In yesterday’s blog, Do Not Assume, we explored the danger of assuming you know something about a situation or situations without making direct inquiries. Someone I knew had commented to me about an assumption he’d made regarding a friend’s (let’s call him Don) current challenge.
Because of confidentiality, I couldn’t reassure him that Don was, in fact, doing extremely well and in a very positive place about reinventing himself. I couldn’t even suggest that instead of talking to me about his concerns that he might want to call Don directly and check in to see how he is doing. It was a glaring example of how assuming that someone’s life is a certain way is not helpful on any level.
In reality, Dave has made sacrifices, moving back in with his parents and taking part time jobs as he continues to pursue a full time position. Instead of expensive dinners out and what was becoming a pattern of too many drinks at the end of the day, he now spends his evenings working out and attending a cooking class. Dave doesn’t like to worry his friends so he’s been laying low. We did visit the importance of staying connected and the value of a support network.
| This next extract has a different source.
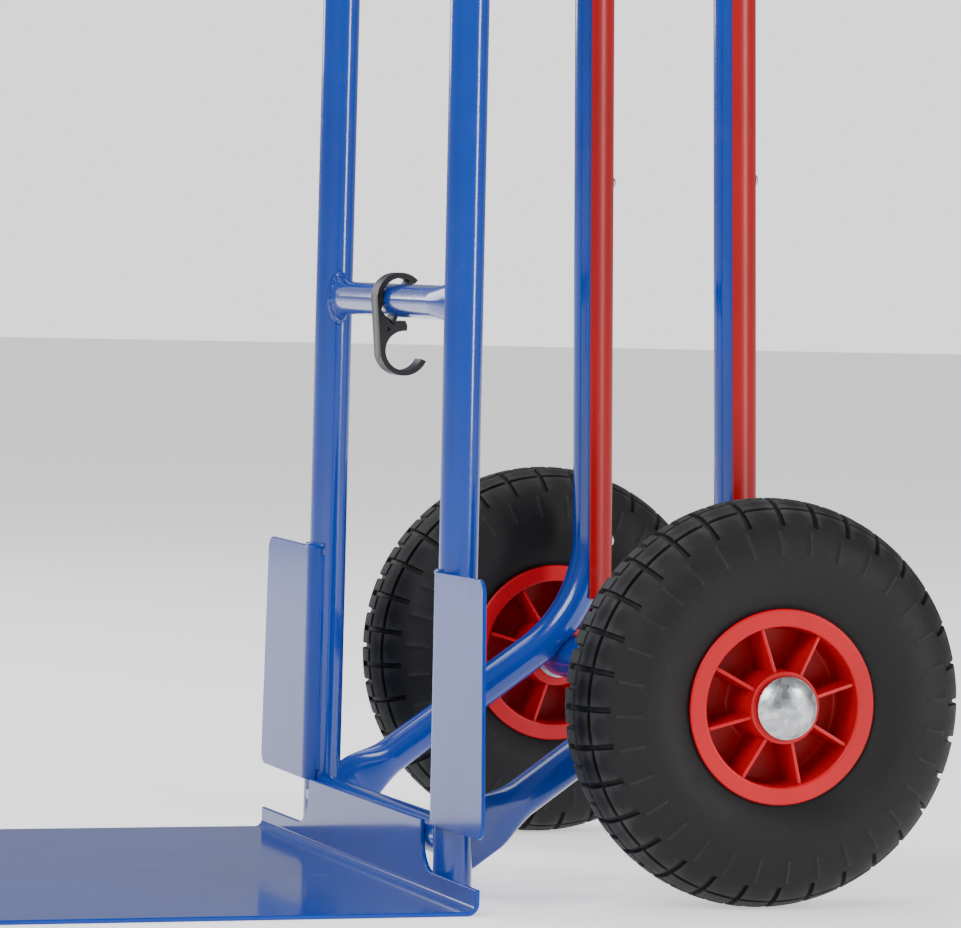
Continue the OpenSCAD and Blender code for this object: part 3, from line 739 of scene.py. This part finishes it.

When we spend time making assumptions or interpreting a situation or a person’s circumstances and sharing that with anyone but that person, it is, to me, a waste of energy. Invest this time instead on touching base directly and making a genuine inquiry into how they are doing. This is even more important when we have an issue with someone else. Talking to a third party will not resolve it and, in fact, can inflame the situation. Giving the other person the benefit of the doubt and an opportunity to explain or correct something that was said or done creates an opportunity to deepen the relationship.
Choosing responsible communication over gossip elevates us and others. In the words of Eleanor Roosevelt, “Great minds discuss ideas; average minds discuss events; small minds discuss people.”
*All the identifying factors have been altered to protect confidentiality.